Dauphin took on the production of the film and noted that it was initially intended to be a smaller project than it was.

“But as soon as we started filming, you could just see how incredible their stories were,” Dauphin said. “You think about how young they were and about some of the things they had to go through … things like Coach Frontha being booed at away games at schools that hadn’t been integrated … (their stories) were so powerful to me and I knew they would be powerful to others as well.”

One of the great reliefs of the project, Dauphin said, was that the school district was able to release each interview in full, separately from the documentary itself.
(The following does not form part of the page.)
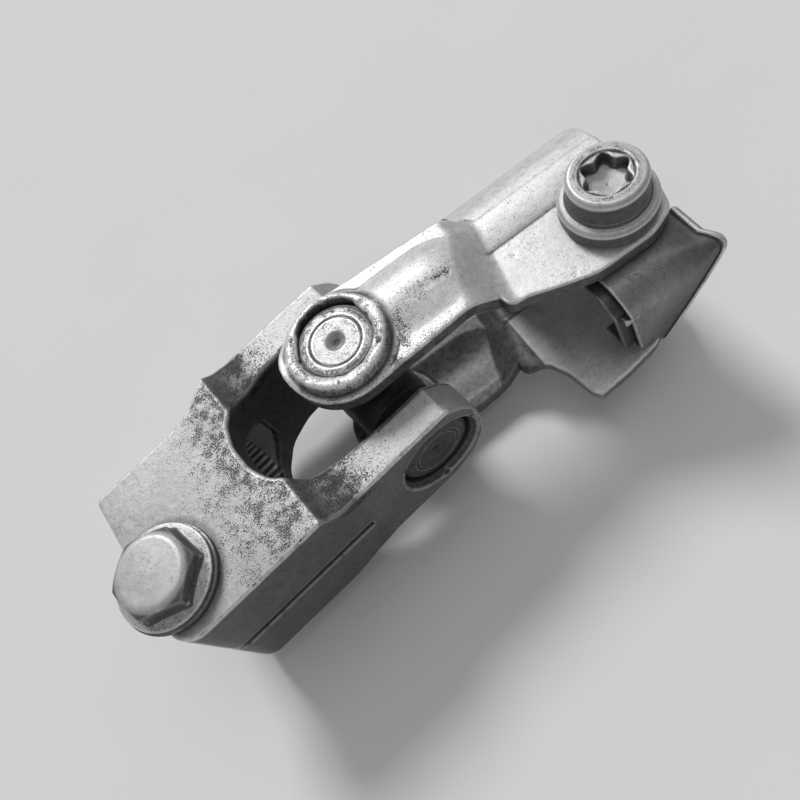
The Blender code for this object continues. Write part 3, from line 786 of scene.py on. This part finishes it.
def pressed_grime(x, y, z):
    """Specks round the collars and along the rib; painted shade in every gap, fold and inner face.
    """
    r, height = np.hypot(x, y), np.abs(z)
    upper = z > 12
    collar_foot = 0.85 * np.exp(-((r - 11.2) / 2.2) ** 2) * smooth(2.0, -7.0, y)
    near_edge = 0.75 * smooth(-7.0, -10.5, y) * smooth(28, 20, x) * upper
    scrape = 0.7 * np.exp(-((y + 1.7) / 1.3) ** 2) * smooth(11, 15, x) * smooth(25, 21, x)
    collar = 0.7 * (r < 9.5) * (r > 6.4)

    # Painted shade in the gaps and groove, on the plates' cut sides, inner faces and in the
    # barrel.
    gap = smooth(7.5, 7.2, r) * (height > 17) * (height < 19.6)
    open_gap = smooth(0.4, 0.8, np.cos(np.arctan2(y, x) - OPEN_LIP)) * smooth(8.1, 7.8, r)
    groove = smooth(8.9, 9.3, r) * smooth(10.6, 9.8, r) * (height > 18.1) * (x - y > -6)
    below = arm_height(x, y) - height
    open_side = y < OPEN_SIDE
    plate_edge = smooth(0.25, 0.55, below) * ((x < 29) | (z > 0)) * open_side
    lower_edge = (outline(x, y, LOWER) > -0.45) * (z < -10.4) * (x > 29) * open_side
    inner = (below > 2.2) * (x < 29)
    socket = np.hypot(y - BARREL_Y, z) < 11.3
    return (np.maximum.reduce([collar_foot, near_edge, scrape * upper, collar]),
            np.maximum.reduce([gap, 0.9 * open_gap * (height > 17), 0.75 * groove,
                               0.95 * plate_edge, 0.8 * lower_edge, inner, 0.8 * socket]))


# Nicks along the arm's near edge, dents over arm and flange, and a scrape along the rib.
nicks = []
for _ in range(34):
    nicks.append((rng.uniform(4, 27), -10.5, 17.9, rng.uniform(0.4, 0.9), rng.uniform(0.08, 0.22)))
for _ in range(46):
    nicks.append((rng.uniform(10, 56), rng.uniform(-14, 4), rng.choice([LEVEL, 18.4]),
                  rng.uniform(0.4, 1.2), rng.uniform(0.03, 0.09)))
for k in range(12):
    nicks.append((12.8 + 0.8 * k, -1.7 + rng.uniform(-0.3, 0.3), 19.2, rng.uniform(0.5, 0.9),
                  rng.uniform(0.08, 0.16)))
solid("pressed_yoke_skin", pressed_yoke, (-12, -26, -21.5), (60.5, 20.5, 21.5), 0.38,
      PRESSED_FRAME, PRESSED_BODY, PRESSED, "pressed_yoke", pressed_grime, nicks)


# clamp bolt and nut --------------------------------------------------------

FACE = LEVEL + 0.3
CLAMP_BOLT = rounded([
    (-1, -19.0), (3.4, -19.0), (SHANK, -18.4), (SHANK, FACE), (7.5, FACE),
    (8.3, FACE + 0.6, 0.3), (8.3, FACE + 2.6, 0.5), (7.7, FACE + 3.3, 0.5),
    (6.75, FACE + 3.7, 0.4), (6.6, FACE + 7.9, 0.6), (6.0, FACE + 8.7, 0.4),
    (4.6, FACE + 8.72, 0.2), (4.3, FACE + 8.4, 0.2), (-1, FACE + 8.4)], 0.3)


def clamp_bolt(x, y, z):
    """Round collared head with a six-lobed socket; the thread shows below the nut."""
    u, v = x - CLAMP_X, y - CLAMP_Y
    r, turn = np.hypot(u, v), np.arctan2(v, u)
    d = outline(r, z, CLAMP_BOLT)
    star = r - 3.55 - 0.5 * np.cos(6 * turn) - 0.25 * np.clip(z - FACE - 7.6, 0, 1)
    floor = FACE + 5.7 - z + 0.12 * r
    d = carve(d, np.maximum(star, floor), 0.2)
    return np.where(z < -LEVEL, np.maximum(d, thread(r, z, turn, SHANK, PITCH)), d)


def clamp_nut(x, y, z):
    """Hexagon nut, chamfered on its free face and countersunk round its hole."""
    u, v = x - CLAMP_X, y - CLAMP_Y
    r, h = np.hypot(u, v), -z
    d = cut_to(hexagon(u, v, HEX, math.pi / 6), np.abs(h - 16.4) - 3.1, 0.2)
    d = cut_to(d, (r - 6.6 + (h - 18.9) * 1.6) * 0.53, 0.2)
    return carve(d, r - 4.1 - np.clip(h - 19.1, 0, 1), 0.15)


def head_grime(x, y, z):
    """Specks round the socket's mouth; painted shade in the socket and on the head's upright
    faces.
    """
    r, h = np.hypot(x - CLAMP_X, y - CLAMP_Y), z - FACE
    dirt = 0.9 * np.exp(-((r - 4.6) / 0.7) ** 2) * (h > 7)
    star = 0.9 * (r < 4.5) * (r > 2.2) * smooth(6.2, 6.5, h) * (h < 8.2)
    barrel = smooth(3.9, 4.3, h) * smooth(7.7, 7.3, h) * (r > 5)
    flange = smooth(2.7, 2.3, h) * (h > 0)
    return dirt, np.maximum(star, 0.95 * np.maximum(barrel, flange))


solid("clamp_bolt_skin", clamp_bolt, (41.2, -15.2, -19.6), (58.8, 2.4, 22.6), 0.2, PRESSED_FRAME,
      PRESSED_BODY, BOLT, "clamp_bolt", head_grime)
solid("clamp_nut_skin", clamp_nut, (41.8, -14.6, -20.2), (58.2, 1.8, -12.8), 0.24, PRESSED_FRAME,
      PRESSED_BODY, NUT, "clamp_nut")


# shaft clip ----------------------------------------------------------------

SHEET = 0.36
CLIP_Y, CLIP_REACH, CLIP_RISE = -11.8, 10.3, 9.3


def clip_bounds(y, z):
    """The clip's two cut edges along x; the outer one steps back on the upper wall."""
    share = np.clip((8.9 - z) / 17.8, 0.0, 1.15)
    back = 0.55 * np.clip(y + 22.0, 0.0, 4.0) * (z > 0)
    return 41.4 + 2.6 * share, 61.8 - 10.2 * share ** 1.2 - back


def clip_shell(x, y, z, inset):
    """Rounded channel wall; its upper corner tightens, and its lower edge drops, outwards."""
    high = 5.8 - 3.2 * smooth(50.0, 60.0, x)
    drop = 9.9 + 1.9 * smooth(46.5, 49.5, x)
    corner = np.where(z > 0, high, 1.9) - inset
    u = np.abs(y - CLIP_Y) - (CLIP_REACH - inset) + corner
    v = np.abs(z) - (np.where(z > 0, CLIP_RISE, drop) - inset) + corner
    return np.hypot(np.maximum(u, 0), np.maximum(v, 0)) + np.minimum(np.maximum(u, v), 0) - corner


def clip_field(x, y, z):
    """Bent sheet with a rolled rim on its outer cut, an inner fold and a small tab."""
    left, right = clip_bounds(y, z)
    skin = np.abs(clip_shell(x, y, z, 0.4)) - SHEET
    stop = y + 11.6 + 2.0 * (z < 0) + 7.3 * (z < -10.1)
    d = cut_to(skin, np.maximum(np.maximum(left - x, (x - right) * 0.88), stop), 0.2)
    rim = np.hypot(clip_shell(x, y, z, 0.0), (x - right + 0.9) * 0.88) - 0.42
    d = join(d, np.maximum(rim, stop), 0.25)
    fold = np.abs(clip_shell(x, y, z, 2.0)) - SHEET
    fold = cut_to(fold, np.maximum(np.maximum(left - 2.2 - x, x - left - 3.4), stop + 1.2), 0.2)
    tab = box_field(x, y, z, (40.9, -22.0, 3.6), (43.6, -19.4, 4.7), 0.2)
    return join(join(d, fold, 0.2), tab, 0.2)


def clip_grime(x, y, z):
    """Painted shade inside, and darker towards the outer cut, whose rim stays unshaded."""
    left, right = clip_bounds(y, z)
    inside = clip_shell(x, y, z, 0.4) < -0.1
    dim = 0.35 + 0.45 * smooth(right - 12, right - 3, x)
    return 0.3, np.where(x > right - 1.3, 0.0, np.maximum(dim, 0.95 * inside))


solid("shaft_clip_skin", clip_field, (37.5, -23.4, -13.2), (63.0, -10.6, 10.4), 0.22,
      PRESSED_FRAME, PRESSED_BODY, CLIP, "shaft_clip", clip_grime)


# floor, light and camera ---------------------------------------------------

def floor_material():
    g = Graph("floor_paper")
    slow = g.noise(0.02, 2.0)
    g.put(g.shader, "Base Color", g.mix(slow, grey(0.72), grey(0.76)))
    g.put(g.shader, "Roughness", 0.85)
    return g.mat


# The floor lies a hair below the joint, so that the two never share a face.
SPAN, GAP = 6.0, 0.0002
mesh = bpy.data.meshes.new("floor")
mesh.from_pydata([(-SPAN, -SPAN, 0), (SPAN, -SPAN, 0), (SPAN, SPAN, 0), (-SPAN, SPAN, 0)], [],
                 [(0, 1, 2, 3)])
mesh.materials.append(floor_material())
floor = bpy.data.objects.new("floor", mesh)
floor.location.z = CAD_BOX[0].z - GAP
bpy.context.scene.collection.objects.link(floor)
floor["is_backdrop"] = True


def aim(name, data, offset):
    """Puts a light at the offset from the joint, facing the joint."""
    obj = bpy.data.objects.new(name, data)
    obj.location = CENTRE + Vector(offset)
    obj.rotation_euler = (-Vector(offset)).to_track_quat("-Z", "Y").to_euler()
    bpy.context.scene.collection.objects.link(obj)


def soft_box(name, offset, size, power):
    data = bpy.data.lights.new(name, "AREA")
    data.shape = "SQUARE"
    data.size = size
    data.energy = power
    aim(name, data, offset)


sun = bpy.data.lights.new("key", "SUN")
sun.energy = 1.95
sun.angle = math.radians(16)
aim("key", sun, (0.04, 0.72, 0.72))
soft_box("top", offset=(0.25, 0.15, 1.15), size=0.80, power=2.2)
soft_box("fill", offset=(-0.9, -0.6, 0.5), size=0.80, power=0.9)

# The sky lights the joint softly and shows paler where the camera sees it.
SKY, FILL, BACKDROP = (0.84, 0.85, 0.87, 1.0), 0.30, 0.85
world = bpy.data.worlds.new("studio")
world.use_nodes = True
tree = world.node_tree
background = tree.nodes["Background"]
background.inputs["Color"].default_value = SKY
seen = tree.nodes.new("ShaderNodeLightPath")
level = tree.nodes.new("ShaderNodeMix")
level.inputs[2].default_value, level.inputs[3].default_value = FILL, BACKDROP
tree.links.new(seen.outputs["Is Camera Ray"], level.inputs[0])
tree.links.new(level.outputs[0], background.inputs["Strength"])
bpy.context.scene.world = world
bpy.context.scene.view_settings.view_transform = "Standard"

view = bpy.data.cameras.new("view")
view.sensor_width = 36.0
view.lens = 31.5
view.clip_start = 0.001
camera = bpy.data.objects.new("view", view)
camera.location = CENTRE + Vector((-0.00735, -0.06807, 0.11401))
camera.rotation_euler = Euler([math.radians(a) for a in (23.93, 16.67, -41.06)])
bpy.context.scene.collection.objects.link(camera)
bpy.context.scene.camera = camera

low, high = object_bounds()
“There are hours of interviews, and I didn’t want to cut anything out, (of the documentary)” Dauphin said. “We had to edit and cut it down, but everything felt so important to me … the way they told these stories, I felt like I was there. So, being able to put the full-length interviews out there made me feel a lot better.”

The Emmy nomination news, as one would expect, came as a thrill.
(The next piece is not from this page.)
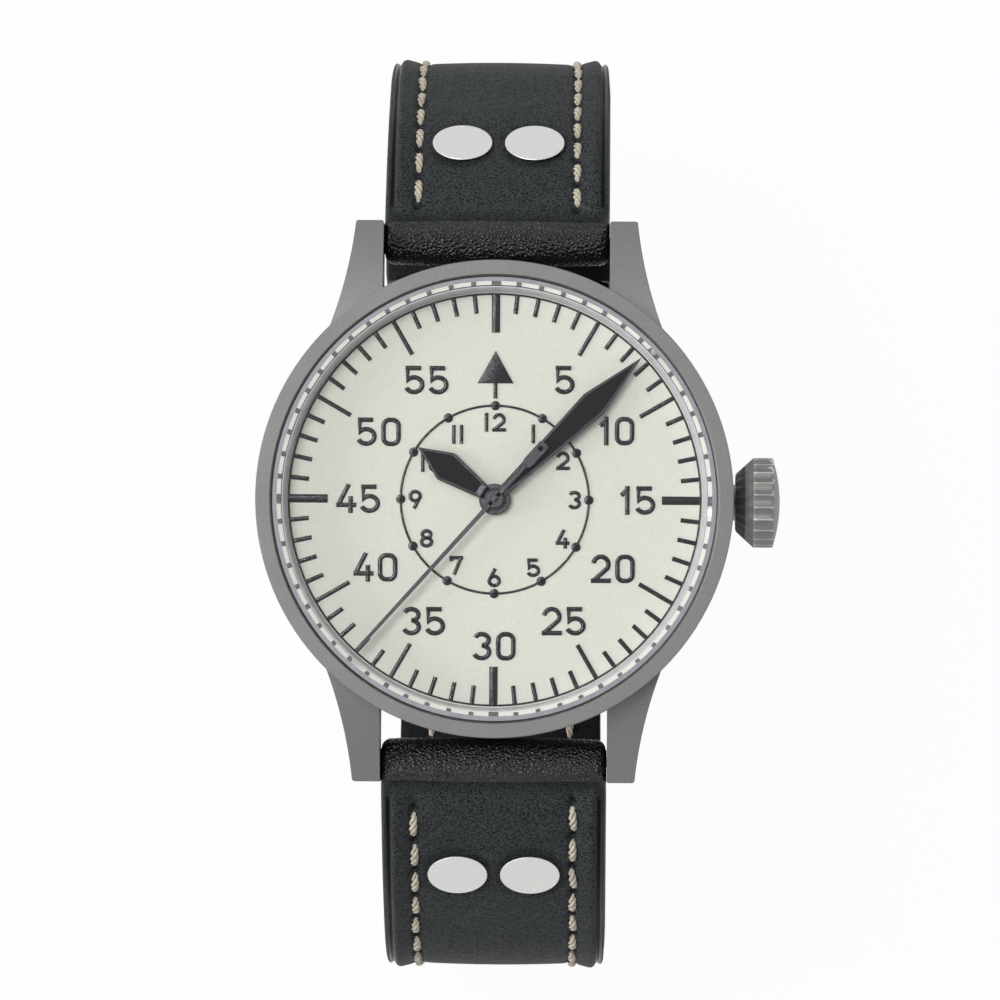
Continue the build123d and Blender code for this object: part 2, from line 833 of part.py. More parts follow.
def cock_shape(grow):
    low, high = bridge_bottom, bridge_top
    pad = disc(cock_radius + grow, low, high, balance_at)
    half_turn = cock_foot_half_turn + degrees(grow / bridge_radius)
    start, end = escape_bearing - half_turn, escape_bearing + half_turn
    foot = sector(bridge_radius, cock_foot_inner - grow, start, end, low, high)
    return (pad + foot) & disc(bridge_radius, low, high)


def bridge_holes(jewel_places, bearings):
    holes = []
    for place in jewel_places:
        holes.append(disc(jewel_radius, bridge_top - jewel_height, bridge_top + overrun, place))
    for bearing in bearings:
        holes.append(disc(screw_shank_radius, bridge_bottom - overrun, bridge_top + overrun,
                          polar(screw_ring_radius, bearing)))
    return holes


def make_barrel_bridge():
    body = disc(bridge_radius, bridge_bottom, bridge_top)
    body &= block(-case_radius, case_radius, bridge_split / 2, case_radius, bridge_bottom, bridge_top)
    body -= disc(centre_pad_radius + bridge_split, bridge_bottom, bridge_top)
    body += disc(crown_pad_radius, bridge_bottom, bridge_top, crown_wheel_at)
    body -= disc(barrel_arbor_radius + running_play, bridge_bottom, bridge_top, barrel_at)
    body -= disc(crown_neck_radius + running_play, bridge_bottom, bridge_top, crown_wheel_at)
    for hole in bridge_holes([], barrel_bridge_bearings):
        body -= hole
    body += disc(click_post_radius, ratchet_bottom, bridge_bottom, click_at)
    return body


def make_train_bridge():
    body = disc(bridge_radius, bridge_bottom, bridge_top)
    body &= block(-case_radius, case_radius, -case_radius, -bridge_split / 2, bridge_bottom, bridge_top)
    body += disc(centre_pad_radius, bridge_bottom, bridge_top)
    body -= cock_shape(bridge_split)
    body -= disc(crown_pad_radius + bridge_split, bridge_bottom, bridge_top, crown_wheel_at)
    for hole in bridge_holes([(0, 0), third_at, escape_at], train_bridge_bearings):
        body -= hole
    body += disc(reversing_post_radius, rotor_top + running_play, bridge_bottom, reversing_at)
    post = disc(rotor_bore_radius - running_play, rotor_web_bottom, bridge_bottom)
    return body + post - disc(screw_shank_radius, rotor_web_bottom - overrun, bridge_bottom)


def make_balance_cock():
    body = cock_shape(0)
    for hole in bridge_holes([balance_at], cock_bearings):
        body -= hole
    stud = polar(hairspring_outer + level_gap + pivot_radius, escape_bearing + 90, balance_at)
    return body + disc(pivot_radius, bridge_top, fourth_bottom + wheel_height, stud)


def lever_posts():
    along = escape_bearing + 90
    return [polar(side * pallet_post_offset, along, lever_at) for side in (1, -1)]


def make_pallet_bridge():
    low, high = lever_bridge_bottom, lever_bridge_bottom + pallet_bridge_height
    strip = Pos(lever_at[0], lever_at[1], (low + high) / 2) * Rot(0, 0, escape_bearing + 90) * Box(
        2 * pallet_post_offset, pallet_bridge_width, high - low
    )
    body = strip - disc(pivot_radius + pivot_play, low - overrun, high + overrun, lever_at)
    for place in lever_posts():
        body += disc(pallet_post_radius, low, plate_bottom, place)
    return body


def jewel(place, low):
    return ring(jewel_radius, pivot_radius + pivot_play, low, low + jewel_height, place)


def make_jewels():
    pieces = [jewel(place, plate_bottom) for place in (third_at, escape_at, lever_at, balance_at)]
    lower = bridge_top - jewel_height
    pieces += [jewel(place, lower) for place in ((0, 0), third_at, escape_at, balance_at)]
    return group(pieces)


def screw(reach, bearing, low, depth):
    place = polar(reach, bearing)
    head = disc(screw_head_radius, low - screw_head_height, low, place)
    return head + disc(screw_shank_radius, low, low + depth, place)


# Train wheels
def make_barrel():
    low, high = third_bottom, barrel_top
    outer = (barrel_teeth / 2 - root_share) * barrel_module
    drum = disc(outer, low, high, barrel_at)
    drum += gear(barrel_teeth, barrel_module, high - barrel_rim_height, high, barrel_at, barrel_bearing + 180)
    drum -= disc(outer - barrel_wall, low + barrel_wall, high + overrun, barrel_at)
    drum -= disc(barrel_arbor_radius + running_play, low - overrun, high + overrun, barrel_at)
    lid = ring(outer - barrel_wall, barrel_arbor_radius + running_play, high - barrel_wall, high, barrel_at)
    return group([drum, lid])


def make_barrel_arbor():
    end = plate_bottom + plate_thickness / 2 - arbor_end_play
    body = disc(barrel_arbor_radius, ratchet_bottom, end, barrel_at)
    return body + disc(barrel_core_radius, third_bottom + barrel_wall + running_play,
                       barrel_top - barrel_wall - running_play, barrel_at)


def make_mainspring():
    outer = (barrel_teeth / 2 - root_share) * barrel_module - barrel_wall - mainspring_strip
    return spiral(barrel_core_radius + mainspring_strip, outer, mainspring_strip, mainspring_turns,
                  third_bottom + barrel_wall + level_gap, barrel_top - barrel_wall - level_gap, barrel_at)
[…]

“I was filming for Student of the Year and got a text from my fiancé that we were one of the nominees,” Dauphin said. “I was over the moon and so proud. We submitted it as soon as they began accepting entries because we want as many people to see it as possible … it’s because of their storytelling, and I’m so appreciative to be a part of this.”

The film educates the viewer, and Dauphin said likewise he learned so much from the interviews himself.

“I wanted to let people kind of feel like they were there when parents received a letter letting them know their child could integrate into a school that was previously all-white, with better facilities, better books – not hand me downs or ones outdated – and now you’re getting that chance,” he said.

“When I was a kid, I imagined it was simply, ‘Now they go into the schools, and they’re treated equally, and everything is great.’ And there was so much they had to deal with, in reality.”

In the film, Rhonda Lorio Smith recalls how she did not want to integrate at first.

“She knew she would still likely face animosity,” Dauphin said. “Her parents talked to her about how important it was. But she knew it would be tough. I can’t imagine how tough it was, but they give you that perspective in the documentary.”